What this task involves
Your task is to print the material below exactly as presented.

***

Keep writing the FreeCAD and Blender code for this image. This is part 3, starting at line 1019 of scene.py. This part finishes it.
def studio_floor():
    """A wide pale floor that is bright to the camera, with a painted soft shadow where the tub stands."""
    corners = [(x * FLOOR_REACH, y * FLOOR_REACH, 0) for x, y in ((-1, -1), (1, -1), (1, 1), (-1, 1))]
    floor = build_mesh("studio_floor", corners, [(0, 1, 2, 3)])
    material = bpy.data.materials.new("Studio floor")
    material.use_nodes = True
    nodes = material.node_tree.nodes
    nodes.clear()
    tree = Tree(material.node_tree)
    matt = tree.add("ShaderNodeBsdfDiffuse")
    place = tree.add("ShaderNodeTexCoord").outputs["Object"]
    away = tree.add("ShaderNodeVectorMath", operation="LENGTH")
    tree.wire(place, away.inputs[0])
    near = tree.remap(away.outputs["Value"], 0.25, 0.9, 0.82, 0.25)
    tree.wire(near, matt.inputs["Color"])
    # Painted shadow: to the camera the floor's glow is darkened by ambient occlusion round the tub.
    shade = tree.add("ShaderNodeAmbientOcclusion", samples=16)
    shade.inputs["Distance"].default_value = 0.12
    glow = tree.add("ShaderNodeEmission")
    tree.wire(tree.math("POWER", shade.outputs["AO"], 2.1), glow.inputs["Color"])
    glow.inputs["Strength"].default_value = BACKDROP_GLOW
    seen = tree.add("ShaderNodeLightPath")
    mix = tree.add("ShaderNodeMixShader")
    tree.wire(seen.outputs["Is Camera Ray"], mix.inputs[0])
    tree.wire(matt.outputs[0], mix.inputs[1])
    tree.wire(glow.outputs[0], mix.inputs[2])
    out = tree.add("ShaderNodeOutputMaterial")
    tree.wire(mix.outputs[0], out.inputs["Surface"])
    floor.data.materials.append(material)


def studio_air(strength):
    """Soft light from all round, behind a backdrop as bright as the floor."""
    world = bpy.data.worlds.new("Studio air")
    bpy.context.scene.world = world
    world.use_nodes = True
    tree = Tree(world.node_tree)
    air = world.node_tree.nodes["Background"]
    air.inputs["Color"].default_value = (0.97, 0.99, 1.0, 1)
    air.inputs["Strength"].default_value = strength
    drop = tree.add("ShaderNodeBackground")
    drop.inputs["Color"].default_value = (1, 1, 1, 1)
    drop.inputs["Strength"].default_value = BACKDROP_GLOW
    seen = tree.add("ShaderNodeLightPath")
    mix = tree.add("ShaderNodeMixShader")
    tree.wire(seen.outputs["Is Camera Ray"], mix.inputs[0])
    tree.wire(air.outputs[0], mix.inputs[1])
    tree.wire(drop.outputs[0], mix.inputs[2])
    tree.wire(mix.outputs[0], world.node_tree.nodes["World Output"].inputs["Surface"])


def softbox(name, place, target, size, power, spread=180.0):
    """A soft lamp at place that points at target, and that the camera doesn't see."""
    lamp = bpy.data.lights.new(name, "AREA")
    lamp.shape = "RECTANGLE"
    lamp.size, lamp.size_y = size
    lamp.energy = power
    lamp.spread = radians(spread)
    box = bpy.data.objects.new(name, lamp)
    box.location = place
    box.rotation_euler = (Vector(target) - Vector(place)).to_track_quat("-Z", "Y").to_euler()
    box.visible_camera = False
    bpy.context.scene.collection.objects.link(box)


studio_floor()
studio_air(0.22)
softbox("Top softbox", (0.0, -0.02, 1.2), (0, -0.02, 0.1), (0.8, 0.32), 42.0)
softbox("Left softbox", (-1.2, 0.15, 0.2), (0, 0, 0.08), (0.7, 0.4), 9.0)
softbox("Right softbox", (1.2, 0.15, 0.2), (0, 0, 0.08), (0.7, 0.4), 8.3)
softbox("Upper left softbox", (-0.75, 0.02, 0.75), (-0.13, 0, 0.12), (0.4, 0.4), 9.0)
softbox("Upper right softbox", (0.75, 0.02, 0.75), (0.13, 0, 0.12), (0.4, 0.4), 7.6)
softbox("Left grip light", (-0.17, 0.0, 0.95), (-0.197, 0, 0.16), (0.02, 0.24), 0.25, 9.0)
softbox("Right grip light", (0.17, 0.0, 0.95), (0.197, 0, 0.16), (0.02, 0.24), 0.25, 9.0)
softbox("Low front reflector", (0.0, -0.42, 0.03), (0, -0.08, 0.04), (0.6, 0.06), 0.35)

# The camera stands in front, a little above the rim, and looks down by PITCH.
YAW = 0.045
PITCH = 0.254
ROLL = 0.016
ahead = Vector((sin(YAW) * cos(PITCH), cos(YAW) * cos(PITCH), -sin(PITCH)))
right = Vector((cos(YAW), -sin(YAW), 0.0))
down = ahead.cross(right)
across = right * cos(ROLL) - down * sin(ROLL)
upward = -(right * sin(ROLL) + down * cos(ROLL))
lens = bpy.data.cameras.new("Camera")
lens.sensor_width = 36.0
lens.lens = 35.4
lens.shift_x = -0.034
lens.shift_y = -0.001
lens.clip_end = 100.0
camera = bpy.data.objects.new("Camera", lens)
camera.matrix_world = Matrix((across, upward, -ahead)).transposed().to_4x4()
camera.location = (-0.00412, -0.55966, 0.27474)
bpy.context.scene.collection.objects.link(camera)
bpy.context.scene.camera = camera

***

Task response
Keep writing the FreeCAD and Blender code for this image. This is part 3, starting at line 1019 of scene.py. This part finishes it.
def studio_floor():
    """A wide pale floor that is bright to the camera, with a painted soft shadow where the tub stands."""
    corners = [(x * FLOOR_REACH, y * FLOOR_REACH, 0) for x, y in ((-1, -1), (1, -1), (1, 1), (-1, 1))]
    floor = build_mesh("studio_floor", corners, [(0, 1, 2, 3)])
    material = bpy.data.materials.new("Studio floor")
    material.use_nodes = True
    nodes = material.node_tree.nodes
    nodes.clear()
    tree = Tree(material.node_tree)
    matt = tree.add("ShaderNodeBsdfDiffuse")
    place = tree.add("ShaderNodeTexCoord").outputs["Object"]
    away = tree.add("ShaderNodeVectorMath", operation="LENGTH")
    tree.wire(place, away.inputs[0])
    near = tree.remap(away.outputs["Value"], 0.25, 0.9, 0.82, 0.25)
    tree.wire(near, matt.inputs["Color"])
    # Painted shadow: to the camera the floor's glow is darkened by ambient occlusion round the tub.
    shade = tree.add("ShaderNodeAmbientOcclusion", samples=16)
    shade.inputs["Distance"].default_value = 0.12
    glow = tree.add("ShaderNodeEmission")
    tree.wire(tree.math("POWER", shade.outputs["AO"], 2.1), glow.inputs["Color"])
    glow.inputs["Strength"].default_value = BACKDROP_GLOW
    seen = tree.add("ShaderNodeLightPath")
    mix = tree.add("ShaderNodeMixShader")
    tree.wire(seen.outputs["Is Camera Ray"], mix.inputs[0])
    tree.wire(matt.outputs[0], mix.inputs[1])
    tree.wire(glow.outputs[0], mix.inputs[2])
    out = tree.add("ShaderNodeOutputMaterial")
    tree.wire(mix.outputs[0], out.inputs["Surface"])
    floor.data.materials.append(material)


def studio_air(strength):
    """Soft light from all round, behind a backdrop as bright as the floor."""
    world = bpy.data.worlds.new("Studio air")
    bpy.context.scene.world = world
    world.use_nodes = True
    tree = Tree(world.node_tree)
    air = world.node_tree.nodes["Background"]
    air.inputs["Color"].default_value = (0.97, 0.99, 1.0, 1)
    air.inputs["Strength"].default_value = strength
    drop = tree.add("ShaderNodeBackground")
    drop.inputs["Color"].default_value = (1, 1, 1, 1)
    drop.inputs["Strength"].default_value = BACKDROP_GLOW
    seen = tree.add("ShaderNodeLightPath")
    mix = tree.add("ShaderNodeMixShader")
    tree.wire(seen.outputs["Is Camera Ray"], mix.inputs[0])
    tree.wire(air.outputs[0], mix.inputs[1])
    tree.wire(drop.outputs[0], mix.inputs[2])
    tree.wire(mix.outputs[0], world.node_tree.nodes["World Output"].inputs["Surface"])


def softbox(name, place, target, size, power, spread=180.0):
    """A soft lamp at place that points at target, and that the camera doesn't see."""
    lamp = bpy.data.lights.new(name, "AREA")
    lamp.shape = "RECTANGLE"
    lamp.size, lamp.size_y = size
    lamp.energy = power
    lamp.spread = radians(spread)
    box = bpy.data.objects.new(name, lamp)
    box.location = place
    box.rotation_euler = (Vector(target) - Vector(place)).to_track_quat("-Z", "Y").to_euler()
    box.visible_camera = False
    bpy.context.scene.collection.objects.link(box)


studio_floor()
studio_air(0.22)
softbox("Top softbox", (0.0, -0.02, 1.2), (0, -0.02, 0.1), (0.8, 0.32), 42.0)
softbox("Left softbox", (-1.2, 0.15, 0.2), (0, 0, 0.08), (0.7, 0.4), 9.0)
softbox("Right softbox", (1.2, 0.15, 0.2), (0, 0, 0.08), (0.7, 0.4), 8.3)
softbox("Upper left softbox", (-0.75, 0.02, 0.75), (-0.13, 0, 0.12), (0.4, 0.4), 9.0)
softbox("Upper right softbox", (0.75, 0.02, 0.75), (0.13, 0, 0.12), (0.4, 0.4), 7.6)
softbox("Left grip light", (-0.17, 0.0, 0.95), (-0.197, 0, 0.16), (0.02, 0.24), 0.25, 9.0)
softbox("Right grip light", (0.17, 0.0, 0.95), (0.197, 0, 0.16), (0.02, 0.24), 0.25, 9.0)
softbox("Low front reflector", (0.0, -0.42, 0.03), (0, -0.08, 0.04), (0.6, 0.06), 0.35)

# The camera stands in front, a little above the rim, and looks down by PITCH.
YAW = 0.045
PITCH = 0.254
ROLL = 0.016
ahead = Vector((sin(YAW) * cos(PITCH), cos(YAW) * cos(PITCH), -sin(PITCH)))
right = Vector((cos(YAW), -sin(YAW), 0.0))
down = ahead.cross(right)
across = right * cos(ROLL) - down * sin(ROLL)
upward = -(right * sin(ROLL) + down * cos(ROLL))
lens = bpy.data.cameras.new("Camera")
lens.sensor_width = 36.0
lens.lens = 35.4
lens.shift_x = -0.034
lens.shift_y = -0.001
lens.clip_end = 100.0
camera = bpy.data.objects.new("Camera", lens)
camera.matrix_world = Matrix((across, upward, -ahead)).transposed().to_4x4()
camera.location = (-0.00412, -0.55966, 0.27474)
bpy.context.scene.collection.objects.link(camera)
bpy.context.scene.camera = camera